[REQUIRED WORK] Every line holding the string "behind" should be gathered.

++++++

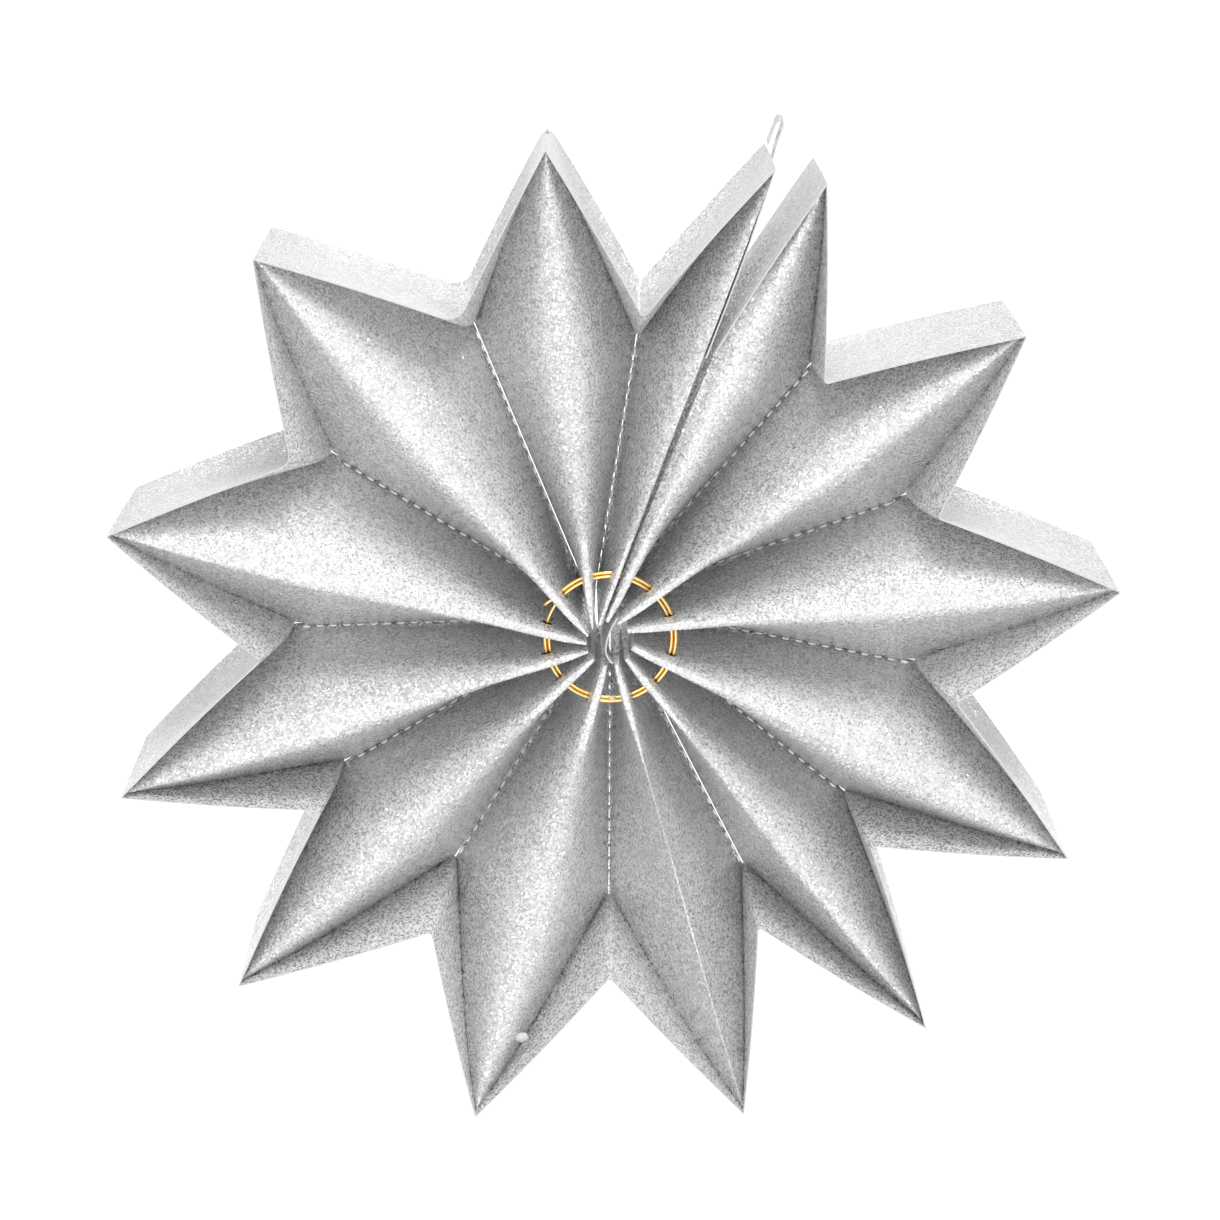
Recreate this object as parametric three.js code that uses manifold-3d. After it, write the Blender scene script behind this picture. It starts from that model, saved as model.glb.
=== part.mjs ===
// A fold-out paper star: thirteen hollow paper petals sewn together along the valleys
// between them, with folded rims round the points and a wire ring threaded through
// punched holes near the middle. It opens like a fan round the ring, and here it is
// opened almost all the way, with its first and last petals side by side.
// Millimetres. The star is built flat in its own plane, facing +Z, and the exported
// group stands it up, facing -Y.
import * as THREE from "three";
import { mergeVertices } from "three/addons/utils/BufferGeometryUtils.js";
import Module from "manifold-3d";

const wasm = await Module();
wasm.setup();

// Driving dimensions.
const tipRadius = 113; // axis to the front corner of a point, on average
const tipExcess = [0.5, 1, -0.5, -0.5, 0, -0.5, 0, 0.5, 0, -0.5, 3, -1.5, -0.5]; // by petal
const halfDepth = 21.5; // middle plane to the front folds
const backShare = 0.969; // radius at the back as a share of that at the front
const paper = 0.3; // thickness of the glitter paper
const gap = 0.3; // clearance kept between touching pieces
const firstTipAngle = 65.4; // degrees, anticlockwise from +X seen from the front
const tipGaps = [28.0, 31.5, 31.9, 25.6, 23.0, 30.7, 31.0, 25.7, 30.6, 35.7, 34.6, 25.6];
const ridgeHalfWidth = 0.4; // half the blunt width of a front or back fold
const innerRadius = 5; // axis to the inner end of a ridge
// Degrees by which each ridge's inner end is ahead of its tip: the ring holds the petals
// unevenly, so some ridges run straight out and some lean.
const innerTurns = [30, 30, 32, 14, 9, 2, 6, 0, 3, 12, 27, 40, 45];
const cornerHalfWidth = 0.2; // half the blunt width of a petal's side corners
const rimLength = 44.1; // tip fold to valley fold, along a rim
const seamDepth = -8.6; // the seams lie this far behind the middle plane
// How far each seam pulls its valley in, at the seam's depth.
const valleyPulls = [2, 5, 7, 5, 5, 9, 8.5, 4, 5.5, 8, 6, 9.5];
const valleyBow = 1.6; // power of the curve that a valley follows from front to back
const rimSpacing = 0.2; // valley line to the edge of a rim
const wallInset = 0.9; // a wall's widest place is this far inside the rim
const wallTipInset = 3; // the walls end this far inside the tip fold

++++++

[RESULT FOR THIS EXERCISE]
Recreate this object as parametric three.js code that uses manifold-3d. After it, write the Blender scene script behind this picture. It starts from that model, saved as model.glb.
const seamDepth = -8.6; // the seams lie this far behind the middle plane